A pivotal 2023 World Trade Organization and World Bank collaborative study highlights services as accounting for half of global employment and two-thirds of worldwide GDP, surpassing combined agricultural and industrial outputs. In Guyana, both merchandise and services trade maintained positive correlation with GDP from 2005 to 2022. Notably, engineering and logistics services, predominantly oil-industry adjacent, expanded nearly fourteen-fold between 2005 and 2021.

Paradoxically, Guyana sustains a substantial services trade deficit, exceeding US$4.4 billion in 2023, reflecting heavy dependence on imported high-value services for petroleum operations. Foreign direct investment patterns exacerbate this imbalance, with capital-intensive oil projects potentially crowding out domestic investment and creating limited local value addition.

Economic diversification through services sector development emerges as the strategic imperative. High-productivity domains such as information and communication technology (ICT), professional services, and scientific technical services remain underdeveloped despite governmental initiatives including tuition-free education from nursery through university levels.

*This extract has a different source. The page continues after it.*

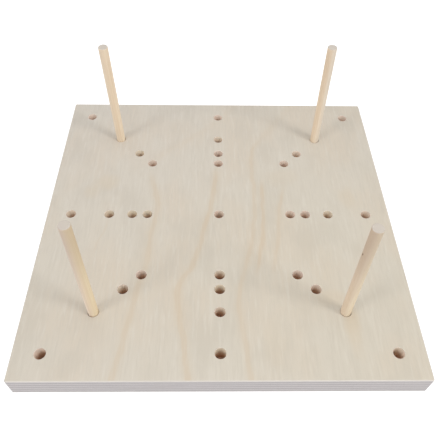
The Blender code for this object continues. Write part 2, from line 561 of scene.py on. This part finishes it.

Micro, Small and Medium Enterprises (MSMEs) represent crucial agents for transformative growth, capable of driving innovation in tourism, digital services, and green finance. Policy recommendations include establishing specialized export development funds, providing low-interest financing, and creating incentives for high-value-added foreign direct investment that strengthens domestic enterprise capabilities.

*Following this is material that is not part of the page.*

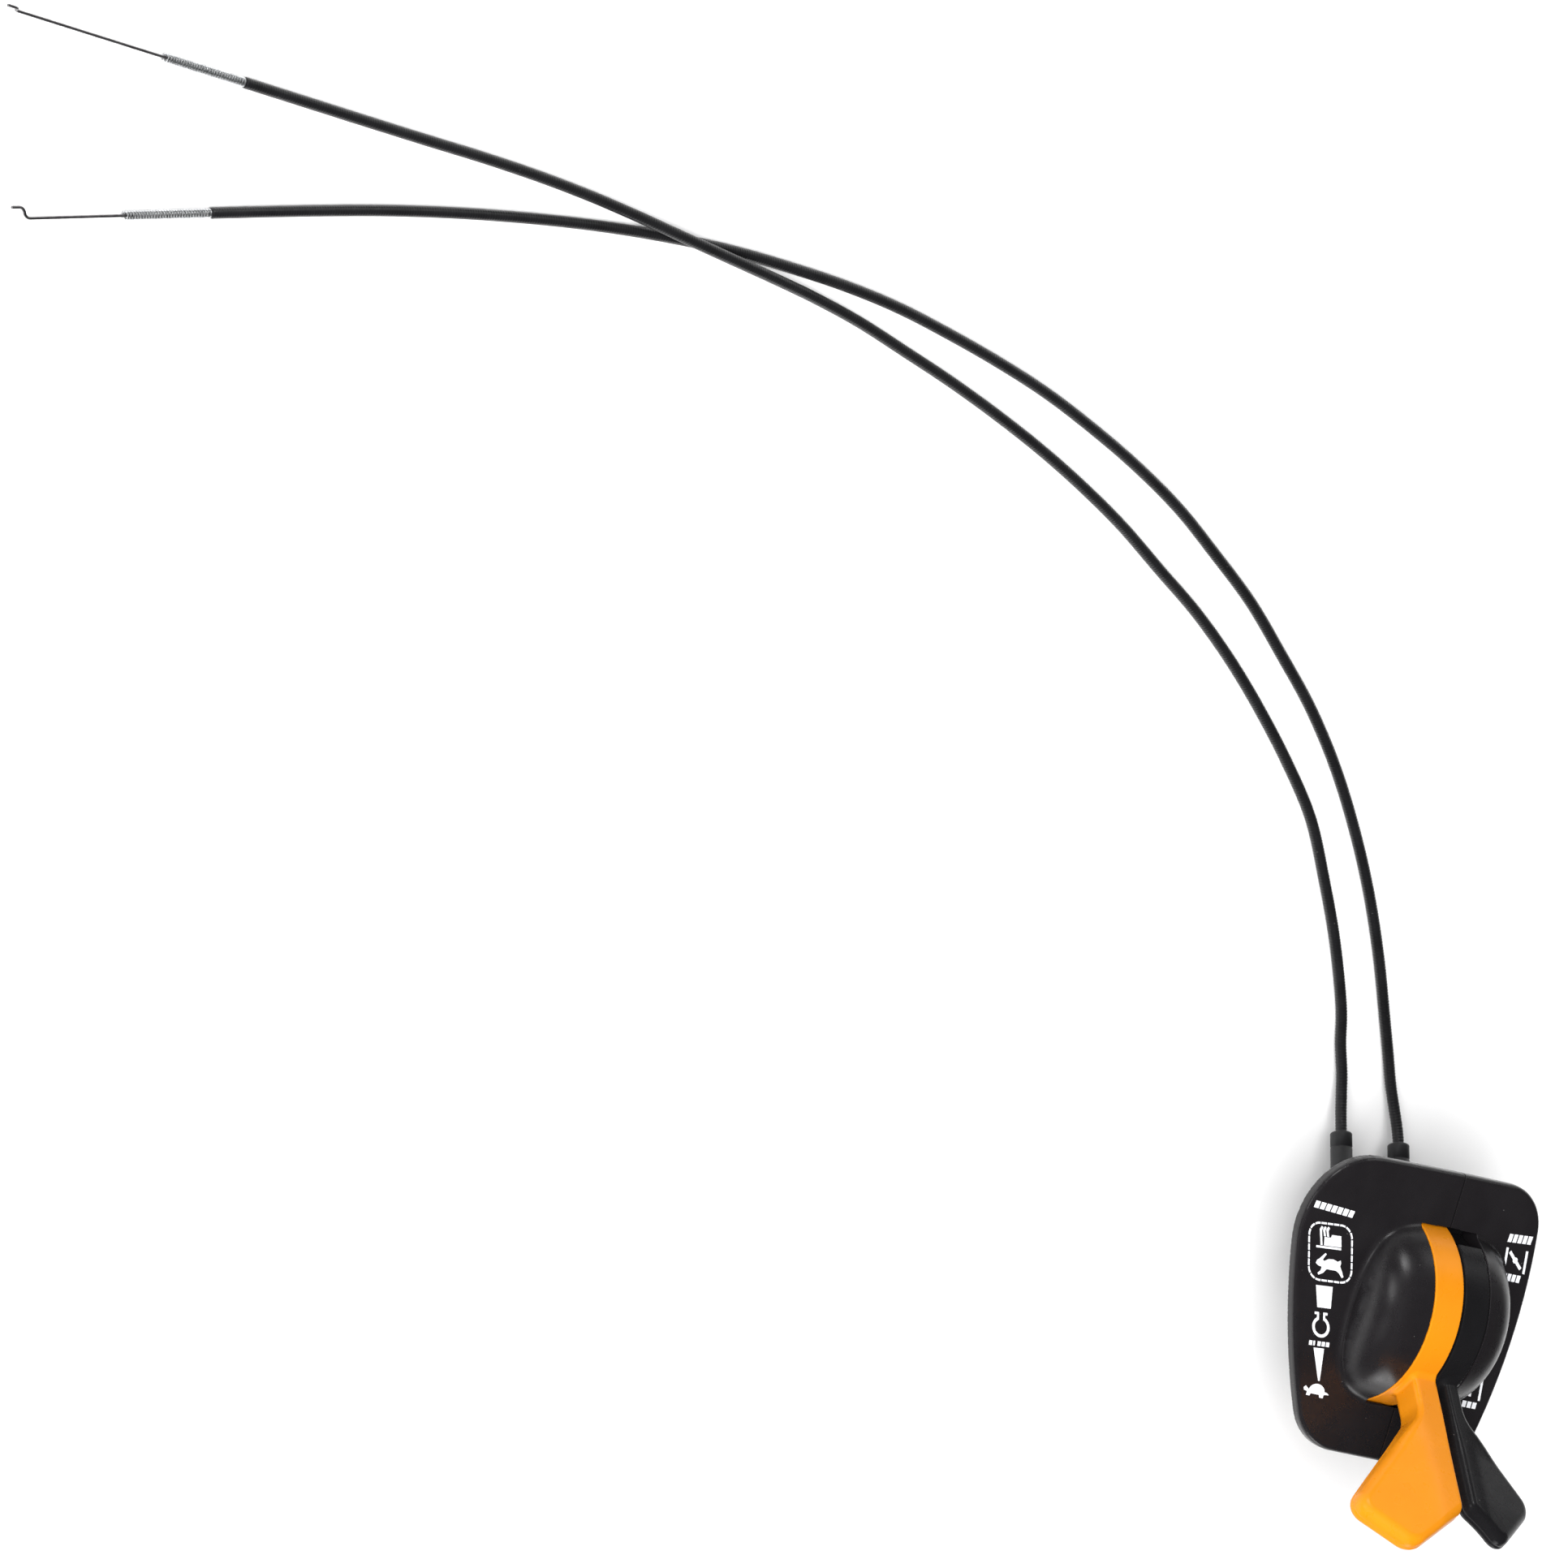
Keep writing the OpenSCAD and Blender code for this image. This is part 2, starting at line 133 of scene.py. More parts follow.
# Stretches of the arm, by distance from the pivot, where the paddle sets in, thins and dips
PADDLE_SPAN = (52, 74)
THIN_SPAN = (80, 118)
DIP_SPAN = (92, 124)
NOTCH_ANGLE = math.radians(66)
NOTCH_DEPTH = 5.0
NOTCH_HALF_W = 7.0
HOOK_R = 17.5
HOOK_HOLE_R = 4.0
HOOK_ANGLE = math.radians(282)

# The plate's corner circles, anticlockwise from the lower right, and the radius of the side after each
CORNERS = ((24.7, -41, 20), (25.8, 40.5, 20), (-43, 28.5, 32), (-25, -36, 25))
SIDE_R = (240, 3000, 290, 3000)

# Lever outlines: distance from the middle, distance from the pivot, corner radius
THROTTLE_OUTLINE = (
    (-1.5, 34, 0), (-1.5, 98.5, 4), (26.3, 118.6, 8), (51.2, 100.3, 7), (12, 56, 12), (12, 34, 0),
)
CHOKE_OUTLINE = ((4.3, 34, 0), (4.3, 97, 5), (21, 111, 7), (45.2, 88.3, 7), (12, 56, 12), (12, 34, 0))

CONDUIT_R = 2.4
COIL_L = 42.0
COIL_R = 2.0
THROTTLE_ROUTE = (
    (-16.3, 53.4, -57.5), (-16.3, 57.6, -59.7), (-16.3, 64, -63.1), (-16.6, 71, -66), (-18, 80, -68.4),
    (-22, 92, -70), (-27, 107, -70.6), (-40, 132, -70.6), (-55, 156, -70.6), (-71, 179, -70.6),
    (-91, 199, -70.6), (-113, 218, -70.6), (-135, 235, -70.6), (-159, 251, -70.6), (-184, 265, -70.6),
    (-209, 279, -70.6), (-234, 291, -70.6), (-260, 302, -70.6), (-287, 312, -70.6), (-314, 321, -70.6),
    (-341, 329, -70.6), (-369, 337, -70.4), (-396, 343, -69), (-424, 348, -66.3), (-448, 352, -65.4),
    (-472, 356, -65.9), (-496, 360, -68.2), (-520, 363.5, -70.2), (-546, 366.5, -70.6), (-575, 369, -70.6),
    (-606, 371, -70.6), (-638, 373.2, -70.6), (-670, 375.5, -70.6), (-702, 377.8, -70.6),
)
CHOKE_ROUTE = (
    (14.2, 53.4, -57.5), (14.2, 57.6, -59.7), (13.5, 64, -63.1), (11.5, 71, -66), (8, 80, -68.4),
    (3.2, 92, -70), (-3, 105, -70.6), (-16, 130, -70.6), (-31, 155, -70.6), (-48, 179, -70.6),
    (-67, 202, -70.6), (-88, 223, -70.6), (-111, 242, -70.6), (-134, 260, -70.6), (-159, 276, -70.6),
    (-184, 291, -70.6), (-211, 304, -70.6), (-238, 315, -70.6), (-266, 325, -70.6), (-294, 333, -70.6),
    (-323, 340, -70.6), (-352, 346, -70.6), (-381, 350, -70.6), (-411, 352.5, -70.6), (-440, 354, -70.6),
    (-469, 354, -70.6), (-498, 353, -70.6), (-527, 351, -70.6), (-557, 348, -70.6), (-586, 344.4, -70.6),
    (-615, 340, -70.6), (-644, 334.8, -70.6), (-672, 329.4, -70.6), (-699, 324, -70.6),
)
THROTTLE_END = math.radians(176)
CHOKE_END = math.radians(191.5)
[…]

Institutional integrity enhancements through digital transparency portals and anti-corruption reforms are essential for equitable resource wealth distribution. Regionally, Guyana’s participation in multiple trade agreements—including accords with the European Union, Canada, Brazil, China, and Venezuela—provides frameworks for services trade expansion.

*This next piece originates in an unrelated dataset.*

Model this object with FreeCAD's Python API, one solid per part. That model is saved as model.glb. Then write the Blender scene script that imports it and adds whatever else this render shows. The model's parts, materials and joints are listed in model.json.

The impending implementation of CARICOM’s free movement protocol offers professional mobility opportunities, though Guyana has requested a five-to-seven year adaptation period before full implementation. Tourism innovation presents particular promise, with proposals including transforming the decommissioned Demerara Harbour Bridge into a heritage attraction powered by renewable energy, simultaneously preserving history and advancing eco-tourism.

Guyana stands at a critical economic juncture, where strategic investments in human capital, institutional governance, and entrepreneurial development could transform temporary resource wealth into sustainable, diversified prosperity for future generations.